Guess what…research has found yet another serious health link with periodontal disease–this time it’s a link to pancreatic cancer, one of the most fatal and painful cancers. More specifically, research has found that there is a mechanism that links the oral bacteria that cause gum disease and pancreatic cancer.
People with high levels of antibodies that fight against oral bacteria indeed have a higher risk of developing pancreatic cancer. On the flip side, those with high levels of a specific, harmless oral bacteria may indicate a REDUCED risk of ever developing pancreatic cancer.
Researchers from Brown University measured the levels of antibodies to 25 different pathogenic (disease-causing) oral bacteria from over 400 patients with pancreatic cancer and over 400 participants without pancreatic cancer. The results show that those who had high levels of antibodies against the bacteria Porphyromonas gingivitis, a bacteria are known to cause some forms of periodontal disease, were twice as likely to develop pancreatic cancer than those with lower levels.
The team also studied the association of pancreatic cancer with nonpathogenic oral bacteria, and they found that those who had higher levels of antibodies to these bacteria had a 45% lower risk of developing pancreatic cancer than those with lower levels of these antibodies. As a result, they theorize that these levels of antibodies may indicate an innate yet highly active immune response that fights against cancer.

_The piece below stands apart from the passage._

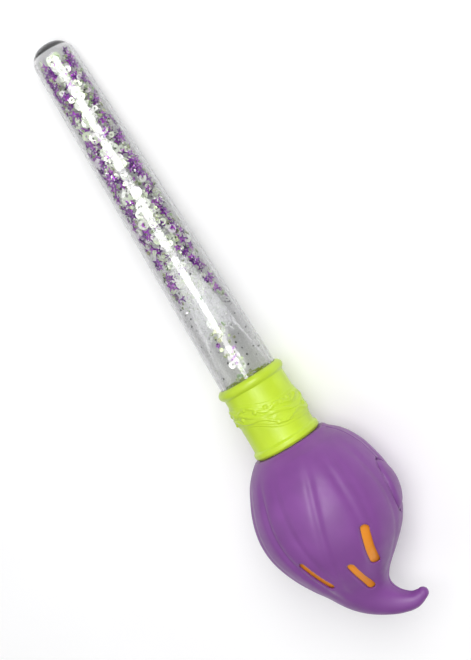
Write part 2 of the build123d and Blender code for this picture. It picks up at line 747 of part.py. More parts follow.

“The impact of immune defense against pathogenic bacteria undeniably plays a role,” said Jacques Izard from the Forsyth Institute in Cambridge, Massachusetts, the collaborating institution of the study. “We need to further investigate the importance of bacteria in pancreatic cancer beyond the associated risk.”
Pancreatic cancer is extremely lethal and extremely difficult to detect. Most patients die from the disease within six months of diagnosis. All the more reason to continue your own personal oral health battle against gum disease, right?
The study was published online on Sept. 18 in the Gut journal before it was published in print.